Je travaille depuis très longtemps dans le milieu poétique français, j'ai ce grand plaisir, ce grand bonheur. Il a suffi d'envoyer des invitations, d'échanger au téléphone, par mail. Certains des poètes qui participent au Printemps cette année avaient signé la tribune dont vous parlez, ils ont tout de suite répondu « oui » à notre invitation.
Vous interrompez cette année l'abécédaire initié par l'ancienne directrice artistique, Sophie Nauleau. Vit-on un moment particulièrement volcanique en poésie ?
Bien entendu, il y a une richesse dans le monde éditorial poétique ainsi qu'une nouvelle génération qui défend une poésie très incarnée, très forte, porteuse de messages. Elle sera bien représentée lors de l'inauguration qui aura lieu le 14 mars à l'Arc de Triomphe, puisqu'il s'agit d'un spectacle en immersion binaurale (binaural signifie « ayant trait aux deux oreilles », ndlr) qui entremêle des voix et des formes multiples de France et de Belgique, nouant un dialogue intergénérationnel avec des invités comme Lisa Debauche, Carl Norac, Victor Malzac, Baptiste Pizzinat, ou encore Esther Tellermann.

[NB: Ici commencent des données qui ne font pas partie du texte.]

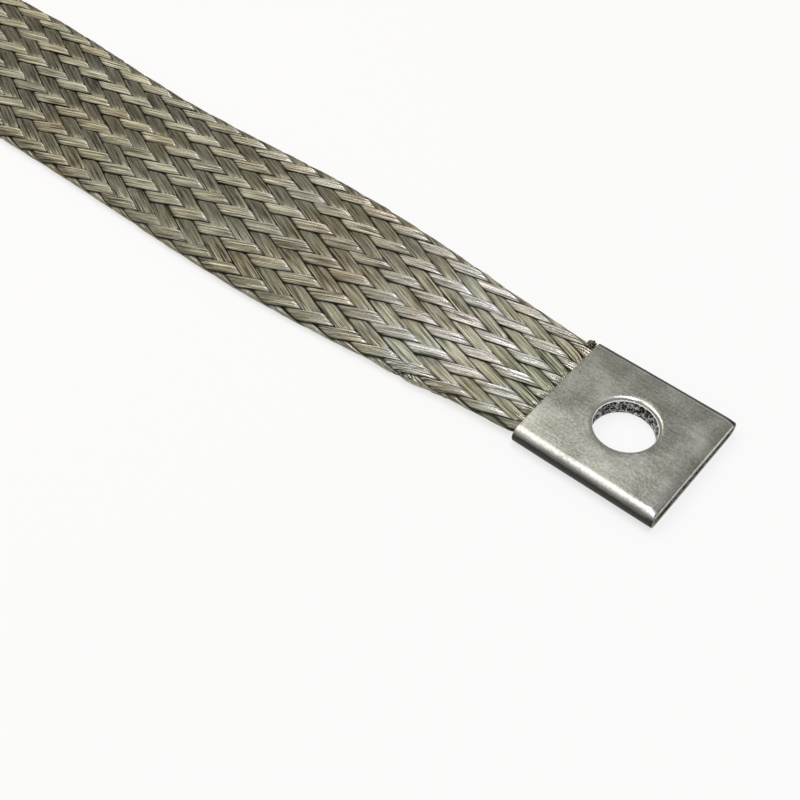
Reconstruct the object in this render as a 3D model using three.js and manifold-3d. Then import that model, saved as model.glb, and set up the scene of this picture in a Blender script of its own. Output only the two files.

« Le déferlement poétique doit se situer à tous les niveaux : sur le papier et dans la sphère virtuelle »
Côté nouveauté, vous lancez le 14 mars une opération QR code en partenariat, notamment, avec l’Union nationale des fleuristes et renvoyant vers une anthologie numérique et audiovisuelle. Le Printemps a donc décidé de plonger dans le grand bain numérique ?
Il est important, dans un monde qui se développe aussi et même surtout autour de la dimension numérique de l'existence, que la poésie y soit de plus en plus présente. Le déferlement poétique doit se situer à tous les niveaux : sur le papier, par exemple avec les anthologies publiées par les éditions Seghers et Bruno Doucey en partenariat avec le Printemps, à travers les événements, et dans cette sphère virtuelle. Ces vidéo-capsules se prêtent parfaitement bien à un investissement plus effervescent et beaucoup plus accessible.
Emmanuel Hoog a évoqué auprès de Livres Hebdo la nécessité d'aller chercher des financements privés. Avez-vous des pistes ?
Il y a eu de nouvelles demandes déposées, nous attendons encore des réponses. Il serait salutaire de multiplier les partenariats à partir de l'édition 2026, afin d'être en mesure d'organiser des campagnes poétiques encore plus amples, des événements toute l'année dans le cadre de la « saison continue » du Printemps, et de développer le programme d'éducation artistique qui se déroule lui aussi de janvier à décembre.
Vous avez organisé pendant plusieurs années le Printemps des poètes en Roumanie et en Moldavie. Quels liens gardez-vous avec la manifestation ?
Désormais, il se déploie tout seul, il a pu s'enraciner dans ces deux pays. Je souhaite nouer des partenariats avec ce double espace d'expression roumaine, mais aussi avec les pays d'Europe et au-delà, via des traductions, des événements, notamment pour donner plus de visibilité à la création d'expression française.